The concerns of the novel are mostly about community. Blue may have been caught in the turf war between the Bayboys, rich kids who surf the best beach in Palos Verdes, and the illegals; there are Aryan brotherhood type gangs involved too. As he investigates, Jack becomes involved with a precocious Mexican teenager, on the run from his home, who actually wants to surf, and his daughter, who seems to use an urge to help his investigations to distract her from her own problems, similarly befriends one of the Aryan surfers, who's discovered he's HIV positive. The story is richly layered, and the search for the missing girl is really just a catalyst for
Shannon's careful examination of the layers of class-distinction that permeate his part of California. Shannon, like Liffey, comes from San Pedro, and that town's working class roots are in the background of this story, and a more important part of some of his other Liffey novels.

The Taking Of The Waters by John Shannon

  None of which have been published here, although they're published by Pegasus, part of Norton, in the States. Shannon has also written three 'mainstream' novels, two in the 1970s, and Taking Of The Waters (1994), published by a small press, which was a generation saga of a left-wing family. I'd be very interested in reading it, in light of the concerns noted above, and it's also interesting because the only one of his books to appear in the UK seems to be the spy thriller, Broken Codes (1986) published by the estimable left-wing Pluto Press.

Shannon lists Raymond Chandler, Robert Stone, and Jim Harrison as his influences; the Chandler is obvious, and comes through strongest in Palos Verdes Blue in the scenes where Liffey enters the gated communities of the rich and feels out of place. His descriptions of the hollowness of the material world echo Chandler's famous views of LA. I'd imagine you'd see more of Stone in his mainstream work; Courage (1975) is apparently based on his own Peace Corps service in Malawi, and Stone is particularly good on Americans abroad. But Harrison is a very strong influence; Harrison's characters are men trying, with great difficulty, to live up to masculine ideals (think of Legends Of The Fall, his best book, and best-known via the movie), but they, and the author's prose, as rarely as hard-boiled as they ought to be.

My own comparison would be to James Crumley, which at first might sound strange, since
Liffey has none of the manic self-destructive energy of Crumley's characters, but again there is that overwhelming sense of a damaged hero, of someone trying to do the right thing, despite the difficulty. Liffey can resist temptation, like Chandler's Marlowe, and unlike Crumley's heroes, but there is a sense in which he moves through this narrative almost as an outsider, whereas Crumley's, and indeed Harrison's protagonists are front and centre.

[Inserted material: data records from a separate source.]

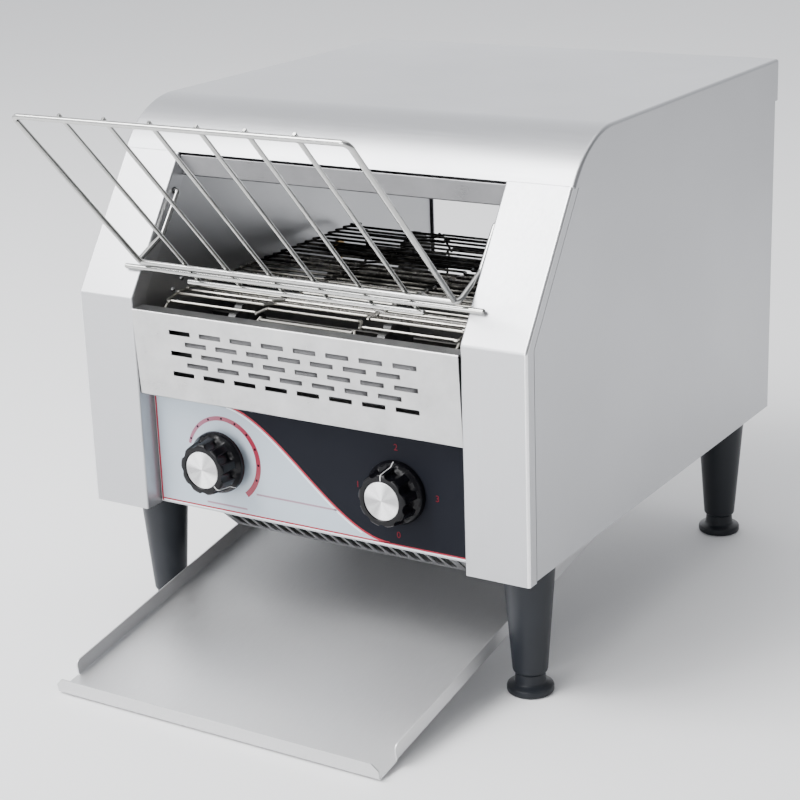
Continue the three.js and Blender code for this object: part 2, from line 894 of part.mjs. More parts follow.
// A point on the rack's underside, at a distance down from the wires' tips, as [y, z].
function rackPoint(down, under = 2.8) {
  const [dy, dz] = unit(RACK_TIP, RACK_FOOT);
  return [RACK_TIP[0] + down * dy + under * dz, RACK_TIP[1] + down * dz - under * dy];
}

function feedRack() {
  const outer = 128.7;
  const arm = 131.4;
  const top = rackPoint(1.4);
  const low = rackPoint(171);
  const rest = rackPoint(179.1);
  const toe = rackPoint(190.6);
  const knee = [36, 300.5];
  const legEnd = rackPoint(170);
  const pieces = [];
  for (const i of [-2.5, -1.5, -0.5, 0.5, 1.5, 2.5]) {
    const x = i * WIRE_PITCH;
    pieces.push(rod([[x, ...RACK_TIP], [x, ...RACK_FOOT]], RACK_WIRE, 0, 6));
  }
  pieces.push(
    rod([[-outer, ...legEnd], [-outer, ...top], [outer, ...top], [outer, ...legEnd]], RACK_ROD, 5),
    rod([[-147.3, ...rest], [147.3, ...rest]], RACK_ROD),
    rod([[-97.7, ...toe], [97.7, ...toe]], RACK_ROD),
  );
  const halfArm = (side) => [
    [side * (MOUTH_HALF + 3), PIVOT_Y, PIVOT_Z],
    [side * arm, PIVOT_Y, PIVOT_Z],
    [side * arm, ...knee],
    [side * arm, ...low],
  ];
  const arms = rod([...halfArm(-1), ...halfArm(1).reverse()], RACK_ROD, 2.4);
  return join(arms, ...pieces);
}

// ---------- building it ----------

for (const [side, word] of [[-1, "left"], [1, "right"]]) {
  addPiece(`${word}_front_column`, brushedSteel, frontColumn(side));
  addPiece(`${word}_side_panel`, brushedSteel, sidePanel(side));
  addPiece(`${word}_inner_wall`, innerSteel, innerWall(side));
  addPiece(`idler_bush_${word}`, bronze, shaftBush(side, IDLER_Y));
  addPiece(`drive_bush_${word}`, bronze, shaftBush(side, DRIVE_Y));
}
addPiece("top_cover", brushedSteel, topCover());
addPiece("front_header", innerSteel, frontHeader());
addPiece("rear_panel", brushedSteel, rearPanel());
addPiece("base_plate", innerSteel, basePlate());
addPiece("vent_panel", brushedSteel, ventPanel());
addPiece("control_panel", innerSteel, controlPanel());
addPiece("control_label", labelFilm, controlLabel());
addPiece("front_baffle", innerSteel, frontBaffle());
addPiece("heat_shield", innerSteel, heatShield());
addPiece("upper_reflector", innerSteel, upperReflector());
addPiece("lower_reflector", innerSteel, lowerReflector());
addPiece("lower_guard", innerSteel, lowerGuard());
addPiece("toast_chute", trayChute, toastChute());
addPiece("toast_tray", trayChute, toastTray());

UPPER_HEATERS.forEach((y, i) => {
  addPiece(`upper_heater_${i + 1}`, quartz, heaterTube(y, UPPER_HEATER_Z));
});
LOWER_HEATERS.forEach((y, i) => {
  addPiece(`lower_heater_${i + 1}`, quartz, heaterTube(y, LOWER_HEATER_Z));
});

addPiece("wire_belt", beltSteel, wireBelt());
addPiece("drive_shaft", darkSteel, beltShaft(DRIVE_Y, -142, 153));
addPiece("idler_shaft", darkSteel, beltShaft(IDLER_Y, -142, 142));
SPROCKET_X.forEach((x, i) => {
  addPiece(`drive_sprocket_${i + 1}`, darkSteel, beltSprocket(x, DRIVE_Y));
  addPiece(`idler_sprocket_${i + 1}`, darkSteel, beltSprocket(x, IDLER_Y));
});
addPiece("driven_chain_sprocket", darkSteel, drivenSprocket());
addPiece("motor_chain_sprocket", darkSteel, motorSprocket());
addPiece("drive_chain", darkSteel, driveChain());
addPiece("gear_motor", motorGrey, gearMotor());

addPiece("speed_control", phenolic, speedControl());
addPiece("selector_switch", phenolic, selectorSwitch());
addPiece("terminal_block", phenolic, terminalBlock());
addPiece("cable_gland", blackPlastic, cableGland());

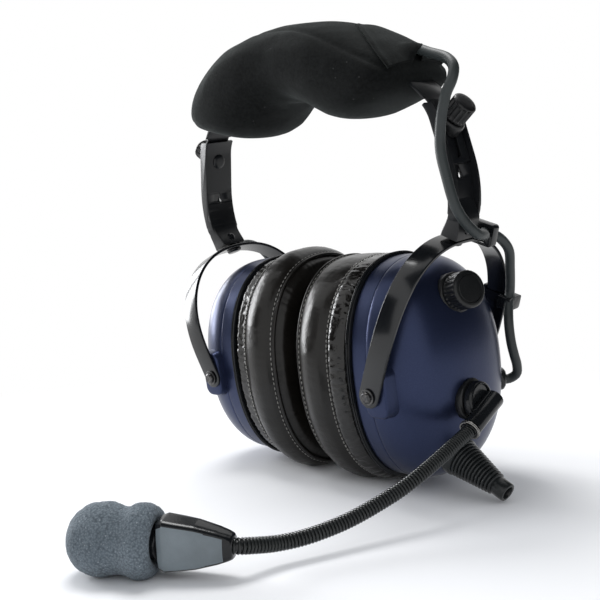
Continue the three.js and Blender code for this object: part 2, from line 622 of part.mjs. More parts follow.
// ---------------------------------------------------------------- boom microphone
const BOOM_Y = -8;
const BOOM_Z = -11.6;
const BOOM_AXIS_POINT = V3(0, BOOM_Y, BOOM_Z);
const DISC_X = SHELL_X + SHELL_DEPTH + 1.5; // clear of the dome
const DISC_END_X = DISC_X + 4;
const SEAT_ROOT_X = DISC_X - 12.6; // behind the dome's wall
const STUD_R = 2.5;
const STUD_END_X = DISC_X + 2.2;
const SLEEVE_START = V3(DISC_END_X + 1.6, -2.4, -13.5);
const SLEEVE_END = V3(DISC_END_X + 1.4, -22.4, -21.2);
const SLEEVE_BACK = -2.6; // the bar's other end, flush with the disc's edge
const SLEEVE_AXIS = SLEEVE_END.clone().sub(SLEEVE_START).normalize();
const SLEEVE_LENGTH = SLEEVE_START.distanceTo(SLEEVE_END);
const FOAM_CENTRE = V3(28.7, -169.4, -21.7);
const HOUSING_END = V3(70.3, -142, -26.8);
const MIC_AXIS = HOUSING_END.clone().sub(FOAM_CENTRE).normalize();
const HOUSING_LENGTH = HOUSING_END.distanceTo(FOAM_CENTRE);
const GOOSENECK_ROUTE = [
  SLEEVE_END.clone().addScaledVector(SLEEVE_AXIS, 2.5 * GAP),
  V3(88.9, -38, -23.6), V3(88.5, -59, -27.6), V3(86.6, -70, -30.2), V3(84, -83.5, -32.3), V3(81.5, -95, -33.6),
  V3(79, -106, -33.8), V3(76.3, -116, -33.4), V3(73.5, -125.6, -32), V3(72, -135.4, -29),
  HOUSING_END,
  FOAM_CENTRE.clone().addScaledVector(MIC_AXIS, HOUSING_LENGTH - 6.4),
];

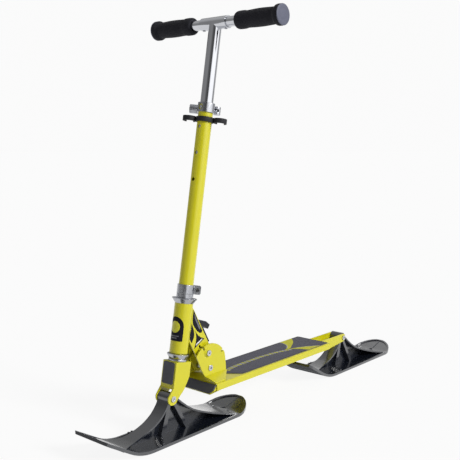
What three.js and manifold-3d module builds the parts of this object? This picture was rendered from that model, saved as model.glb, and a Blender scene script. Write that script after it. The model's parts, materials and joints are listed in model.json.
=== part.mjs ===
// Snow scooter: a kick scooter frame on two pivoting plastic skis.
// Millimetres, +Z up, the front faces -Y and +X is the rider's left.
// The origin is on the ground, midway between the front tip and the rear tail.
import * as THREE from 'three';
import { mergeVertices } from 'three/addons/utils/BufferGeometryUtils.js';
import Module from 'manifold-3d';

const wasm = await Module();
wasm.setup();

const degrees = Math.PI / 180;

// Fits shared by all pieces
const fit = 0.3; // gap between pieces that touch or turn in one another
const overrun = 2; // how far a cutting tool passes the faces that it cuts

// Overall layout
const deckAhead = 102; // from the front ski's pivot back to the deck
const deckBehind = 117; // from the deck back to the rear ski's pivot
const pivotHeight = 80.5; // of both ski pivots above the ground
const rake = 9.84 * degrees; // how far the steering column leans back
const pivotTrail = 21.3; // the front pivot lies this far ahead of the steering axis

// Skis
const skiHalfWidth = 54;
const tipReach = 206; // ahead of the pivot
const tailReach = 240; // behind the pivot
const tipBend = 121; // where the tip's slope would meet the flat sole
const tipAngle = 30 * degrees;
const tipBendRadius = 130;
const tailBend = 186;
const tailAngle = 17 * degrees;
const tailBendRadius = 80;
const skiSheet = 4;
const rimWidth = 5;
const rimRise = 2.4;
const tipCorner = 13;
const tailRound = 60; // length of the rounded tail end
const tailRoundPower = 0.59;
const towerTop = 92.4; // top of the ski's tower above its sole
const saddleSheet = 3.6;
const towerWeb = 5;
const towerBossRadius = 11.5;
const strutHalf = 14;
const footRibWidth = 3.2;
const footRibRise = 6;
const creaseWidth = 2.4;
const creaseRise = 1.3;
// Along the ski as shares of the tip's or tail's reach, up as shares of the tower's
// top, and across as shares of the way from the tower's half width to the ski's
const frontSaddleShares = [
  [-0.816, 0.325, 1], [-0.767, 0.285, 0.785], [-0.718, 0.245, 0.571], [-0.66, 0.223, 0.383],
  [-0.602, 0.214, 0.223], [-0.544, 0.212, 0.115], [-0.485, 0.226, 0.048], [-0.417, 0.26, 0.01],
  [-0.32, 0.322, 0], [-0.243, 0.392, 0], [-0.165, 0.498, 0], [-0.126, 0.577, 0],
  [-0.087, 0.676, 0], [-0.058, 0.78, 0], [-0.03, 0.93, 0], [-0.012, 1, 0],
];
const rearSaddleShares = [
  [0.023, 1, 0], [0.046, 0.93, 0], [0.084, 0.81, 0], [0.208, 0.543, 0.12],
  [0.321, 0.391, 0.227], [0.488, 0.239, 0.493], [0.679, 0.112, 0.78], [0.743, 0.075, 0.95],
];
const frontStrutShares = { foot: [-0.155, -0.087], neck: [-0.032, 0.008] };
const rearStrutShares = { foot: [0.188, 0.225], neck: [-0.008, 0.032] };
const footRibShares = [{ near: [0.24, -0.204], far: [0.93, -0.325] },
  { near: [0.33, -0.155], far: [0.94, -0.282] }];
const creaseShares = { joint: 0.8, end: 0.97, armAcross: 0.62, armBack: 0.66 };

// Ski pivots: a bolt through a steel bush
const axleRadius = 4;
const bushWall = 1.6;
const headRadius = 6.5;
const headHeight = 2.2;
const socketRadius = 2.9;
const socketDepth = 1.5;
const nutRadius = 7.2;
const nutHeight = 6;

// Fork, a folded sheet bracket under the head tube, placed along the steering axis
const forkHalfWidth = 20;
const sheet = 3; // of the fork, the rear arms, the neck and the fold bracket
const forkFront = 23;
const forkRear = 22;
const forkTop = 155.5;
const forkWaist = 123.6;
const forkHeelRear = 9.85;
const forkHeel = 95.6;
const forkLip = 98;
const earRadius = 14;
const insertHalfWidth = 16;
const insertSheet = 2;
const insertBottom = 107;
const insertTopInset = 1.5;
const insertCorner = 5;

// Headset and steering column, heights along the steering axis
const columnRadius = 16;
const columnWall = 1.7;
const headTubeRadius = 20;
const headTubeWall = 1.8;
const headTubeBottom = 173;
const headTubeTop = 280;
const cupSkirt = 10;
const raceRadius = 20.5;
const raceHeight = 4.5;
const lowerCupRadius = 24.3;
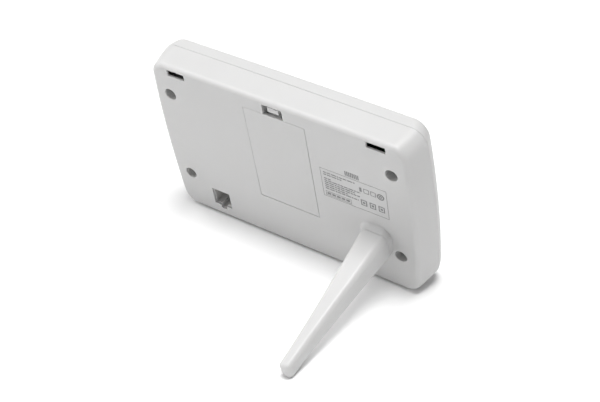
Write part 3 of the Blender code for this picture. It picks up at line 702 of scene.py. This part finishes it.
def leg_flare():
    """Hollow-curved trumpet from the flat rear face up to the leg's joint."""
    lip = Vector((COLLAR_LIP, COLLAR_LIP))
    top = leg_section(leg_half(COLLAR_H) + lip, leg_corner(COLLAR_H) + COLLAR_LIP, COLLAR_H)
    foot = [Vector((FLARE_X + u, 0.0, LEG_ROOT.z + v))
            for u, v in rounded_rect(FLARE_HALF.x, FLARE_HALF.y, FLARE_CORNER, LEG_CORNER_STEPS)]
    rings = [[Vector((p.x, -0.7, p.z)) for p in foot]]
    sunk = 0.03
    for angle in arc(14, 0, FLARE_STEEPEST):
        run = sin(angle) / sin(FLARE_STEEPEST)
        climb = (1 - cos(angle)) / (1 - cos(FLARE_STEEPEST))
        rings.append([Vector((f.x + (t.x - f.x) * run, -sunk + (t.y + sunk) * climb,
                              f.z + (t.z - f.z) * run)) for f, t in zip(foot, top)])
    return loft(rings)


# ---- rear cover ----
def screw_spots():
    return [centre_of(f"case_screw_{i}") for i in range(1, 5)]


def build_cover():
    """The rear half of the case: bosses and boxes grown inside it, then every opening cut."""
    door_high = local_box("battery_door")[1]
    jack_x = centre_of("modular_jack").x
    hinge = FROM_FRAME @ Vector(JOINTS["door_swing"]["pos_m"])
    door_bottom = hinge.z - DOOR_T / 2 - 0.2
    bay_box, recess_box = BAY_HALF_W + BAY_WALL + 0.6, RECESS_HALF_W + 1.4
    port_frame, port_room = 1.8, 0.9    # round the opening for the jack
    bore = PLUG_R + GAP
    steps = [add(prism(circle(BOSS_R), IN_WALL, SPLIT_Y + GAP, spot.x, spot.z))
             for spot in screw_spots()]
    steps += [
        add(block((-bay_box, -BAY_DEPTH - 1.0, door_bottom - 3.4),
                  (bay_box, IN_WALL, door_high.z + 1.9))),
        add(block((-recess_box, -7.2, door_high.z - 2.2), (recess_box, IN_WALL, RECESS_TOP + 1.3))),
        add(loft([leg_ring(BOSS_R + 2.5, -PLUG_LENGTH - 2.0), leg_ring(BOSS_R + 2.5, -0.8)])),
        add(leg_flare()),
        add(block((jack_x - PORT_HALF_W - port_frame, -3.4, CLIP_BOTTOM - port_frame),
                  (jack_x + PORT_HALF_W + port_frame, IN_WALL, PORT_TOP + port_frame))),
        cut(pocket_between((-door_high.x - DOOR_SEAM_RIGHT, door_bottom),
                           (door_high.x + DOOR_SEAM, door_high.z + DOOR_SEAM),
                           0.3, -DOOR_T - GAP, 0.08)),
        cut(block((-BAY_HALF_W, -BAY_DEPTH, BAY_BOTTOM), (BAY_HALF_W, -1.0, BAY_TOP), 0.6)),
        cut(pocket_between((-RECESS_HALF_W, door_high.z - 1.7), (RECESS_HALF_W, RECESS_TOP),
                           0.7, -5.8, 0.25)),
        cut(block((-3.3, -3.6, RECESS_TOP - 1.0), (3.3, -1.9, RECESS_TOP + 0.8))),
        cut(pocket_between((jack_x - PORT_HALF_W, PORT_BOTTOM), (jack_x + PORT_HALF_W, PORT_TOP),
                           0.3, -3.0, 0.15)),
        cut(pocket_between((jack_x - CLIP_HALF_W, CLIP_BOTTOM),
                           (jack_x + CLIP_HALF_W, PORT_BOTTOM + 1.0), 0.3, -3.1, 0.12)),
        cut(block((jack_x - PORT_HALF_W - port_room, -4.0, CLIP_BOTTOM - port_room),
                  (jack_x + PORT_HALF_W + port_room, -0.7, PORT_TOP + port_room))),
        cut(loft([leg_ring(bore, -PLUG_LENGTH - 0.6), leg_ring(bore, COLLAR_H - 0.3),
                  leg_ring(bore + 0.5, COLLAR_H + 0.2), leg_ring(PLUG_R + 0.8, COLLAR_H + 2)])),
    ]
    for side in (-1, 1):
        tab, slot = side * TAB_X, side * SLOT_X
        steps += [
            cut(block((tab - TAB_HALF_W - GAP, -6.0, door_bottom - 2.4),
                      (tab + TAB_HALF_W + GAP, -1.0, BAY_BOTTOM + 1.0))),
            cut(block((slot - SLOT_HALF_W - 1.0, -WALL - 0.6, SLOT_BOTTOM - 0.8),
                      (slot + SLOT_HALF_W + 1.0, -SLOT_WALL, SLOT_TOP + 0.7))),
            cut(pocket_between((slot - SLOT_HALF_W, SLOT_BOTTOM), (slot + SLOT_HALF_W, SLOT_TOP),
                               0.35, -5.0, 0.2)),
        ]
    for spot in screw_spots():
        steps += [
            cut(pocket(WELL_R, WELL_R, WELL_R, -WELL_DEPTH, WELL_MOUTH, spot.x, spot.z, steps=12)),
            cut(prism(circle(SHANK_R + GAP, 24), SPLIT_Y - 1.0, -1.0, spot.x, spot.z)),
        ]
    cover = carve(loft(shell_rings(0.0, REAR_ROUND, SPLIT_Y, 1.0)), *steps)
    piece("cover_shell", cover, WHITE, "rear_cover")


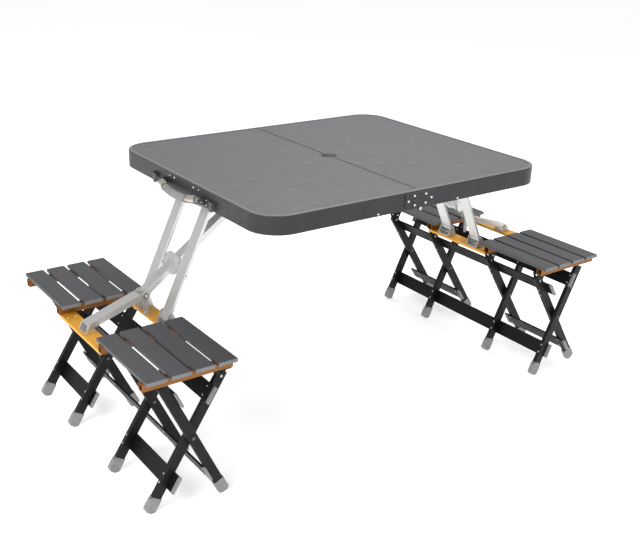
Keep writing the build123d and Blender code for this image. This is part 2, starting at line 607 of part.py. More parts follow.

I say this for two reasons. First, Liffey shares the narrative with his daughter, as she breaks new ground in her coming of age, and she is a more dynamic and sometimes more interesting character. In fact, Liffey himself is at his most interesting not when he is detecting, but when he is trying to deal with his aging and ailing part-coyote dog, Loco. Detectives don't have to be interesting in themselves; my all-time favourite, the Continental Op, is as non-descript as they come and even Marlowe's personality remains backgrounded, but if they are not then the other characters have to be arresting. Which brings me to the second reason I said Liffey is something of an outsider in his own book. Shannon also uses letters to reveal two of the characters; Jaime the Mexican is writing to his sister, not knowing if the letters will get through, and Twitch, the Bayboy being courted by the Aryans, writes to the father who has abandoned his mother and him. As a device, letters can be useful to reveal things that the narrative can't, the back stories of the two boys, one forced to leave, the other forced to stay alone. But the danger is that they violate the golden rule of showing, not telling, and after a while the letters, particularly Jaime's, simply reinforce what we've already seen of the story—we don't need them to reinforce the idea that Liffey is a good guy for a gabacho. I get the feeling
Shannon sometimes needs to tell us too cu, and is slightly too forward about it; there are a couple of footnotes in the text, where the author explains things I would rather have the characters or the narrative explain themselves. The letters are being translated by Liffey's daughter Maeve, which implies a continuation of the story; this seems to be a continuous series, but it wasn't difficult to join in progress.

Shannon writes well, and his concerns for the life of working class Americans are very well handled. When he finally brings the elements of this story together, he does create a tight bit of suspense, but the somewhat apocalyptic finale is a bit of an anti-climax. I admire this book for its rendering of its world, but I'll need to see more of Liffey at work before deciding whether the detective holds his series together. Given the quality of this book, that won't be difficult, though it would be easier if a British publisher took some notice!